■ Exercise details: Go from the first line to the line with "SHORT_SETBACK = 0.0675" and return those lines verbatim, ends included.
— Start of Supplied information —
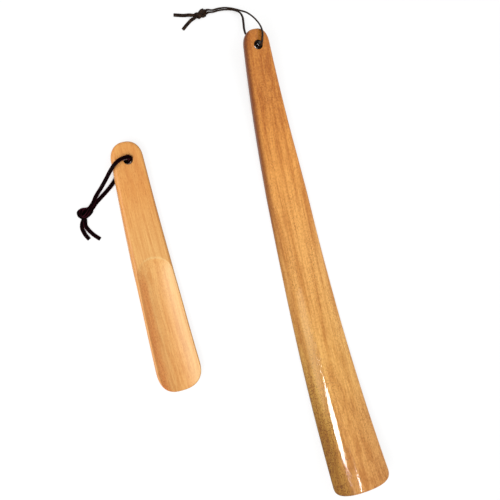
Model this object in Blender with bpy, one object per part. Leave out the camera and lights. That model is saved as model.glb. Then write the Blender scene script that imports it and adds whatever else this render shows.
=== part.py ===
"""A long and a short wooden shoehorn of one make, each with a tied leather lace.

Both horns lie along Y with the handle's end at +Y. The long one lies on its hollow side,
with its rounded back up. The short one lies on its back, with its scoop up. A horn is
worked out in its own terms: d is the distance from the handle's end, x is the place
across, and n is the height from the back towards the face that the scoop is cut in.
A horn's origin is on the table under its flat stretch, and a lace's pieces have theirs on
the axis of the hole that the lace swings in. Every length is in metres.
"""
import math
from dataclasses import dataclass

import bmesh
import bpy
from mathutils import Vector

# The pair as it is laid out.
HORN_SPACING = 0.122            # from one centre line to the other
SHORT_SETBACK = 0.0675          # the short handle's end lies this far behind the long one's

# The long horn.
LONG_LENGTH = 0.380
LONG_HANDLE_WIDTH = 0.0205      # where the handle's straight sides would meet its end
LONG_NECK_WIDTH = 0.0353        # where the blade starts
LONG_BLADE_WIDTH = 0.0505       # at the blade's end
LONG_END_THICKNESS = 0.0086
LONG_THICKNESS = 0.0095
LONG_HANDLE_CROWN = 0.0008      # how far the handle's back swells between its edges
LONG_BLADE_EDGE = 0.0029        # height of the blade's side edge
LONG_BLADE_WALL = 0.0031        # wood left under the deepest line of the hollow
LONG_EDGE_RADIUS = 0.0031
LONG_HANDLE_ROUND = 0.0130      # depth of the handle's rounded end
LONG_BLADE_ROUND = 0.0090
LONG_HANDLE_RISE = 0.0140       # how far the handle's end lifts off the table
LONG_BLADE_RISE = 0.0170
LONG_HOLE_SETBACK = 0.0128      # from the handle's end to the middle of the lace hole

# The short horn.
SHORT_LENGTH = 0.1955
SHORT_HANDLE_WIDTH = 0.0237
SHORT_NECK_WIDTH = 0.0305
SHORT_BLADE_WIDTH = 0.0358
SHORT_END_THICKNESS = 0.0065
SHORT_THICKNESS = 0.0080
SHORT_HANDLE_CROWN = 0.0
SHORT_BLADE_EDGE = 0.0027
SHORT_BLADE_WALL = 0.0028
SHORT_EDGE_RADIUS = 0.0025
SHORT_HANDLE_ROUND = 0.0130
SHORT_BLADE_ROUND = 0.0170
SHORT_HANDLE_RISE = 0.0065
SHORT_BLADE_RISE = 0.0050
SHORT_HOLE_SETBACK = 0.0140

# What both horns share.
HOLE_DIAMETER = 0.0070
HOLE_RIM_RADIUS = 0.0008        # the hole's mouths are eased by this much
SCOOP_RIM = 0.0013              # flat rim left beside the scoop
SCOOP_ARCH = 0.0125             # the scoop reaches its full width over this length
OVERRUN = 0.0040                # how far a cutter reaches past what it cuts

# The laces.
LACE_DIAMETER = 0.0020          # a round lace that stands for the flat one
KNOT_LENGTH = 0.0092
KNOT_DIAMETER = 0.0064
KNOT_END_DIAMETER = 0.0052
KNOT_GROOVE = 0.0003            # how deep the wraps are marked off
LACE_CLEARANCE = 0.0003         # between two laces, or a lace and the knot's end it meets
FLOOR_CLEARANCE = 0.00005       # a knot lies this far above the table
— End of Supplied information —
■ Reply to the exercise:
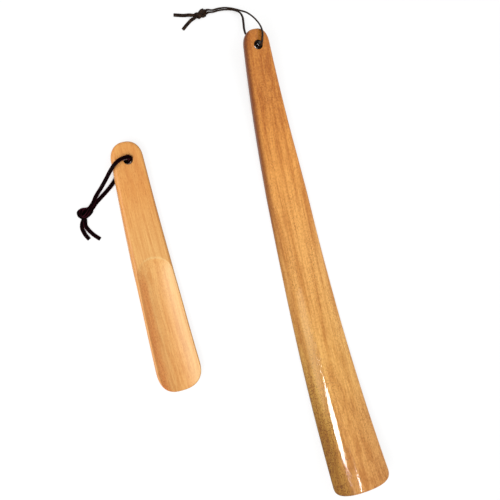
Model this object in Blender with bpy, one object per part. Leave out the camera and lights. That model is saved as model.glb. Then write the Blender scene script that imports it and adds whatever else this render shows.
=== part.py ===
"""A long and a short wooden shoehorn of one make, each with a tied leather lace.

Both horns lie along Y with the handle's end at +Y. The long one lies on its hollow side,
with its rounded back up. The short one lies on its back, with its scoop up. A horn is
worked out in its own terms: d is the distance from the handle's end, x is the place
across, and n is the height from the back towards the face that the scoop is cut in.
A horn's origin is on the table under its flat stretch, and a lace's pieces have theirs on
the axis of the hole that the lace swings in. Every length is in metres.
"""
import math
from dataclasses import dataclass

import bmesh
import bpy
from mathutils import Vector

# The pair as it is laid out.
HORN_SPACING = 0.122            # from one centre line to the other
SHORT_SETBACK = 0.0675          # the short handle's end lies this far behind the long one's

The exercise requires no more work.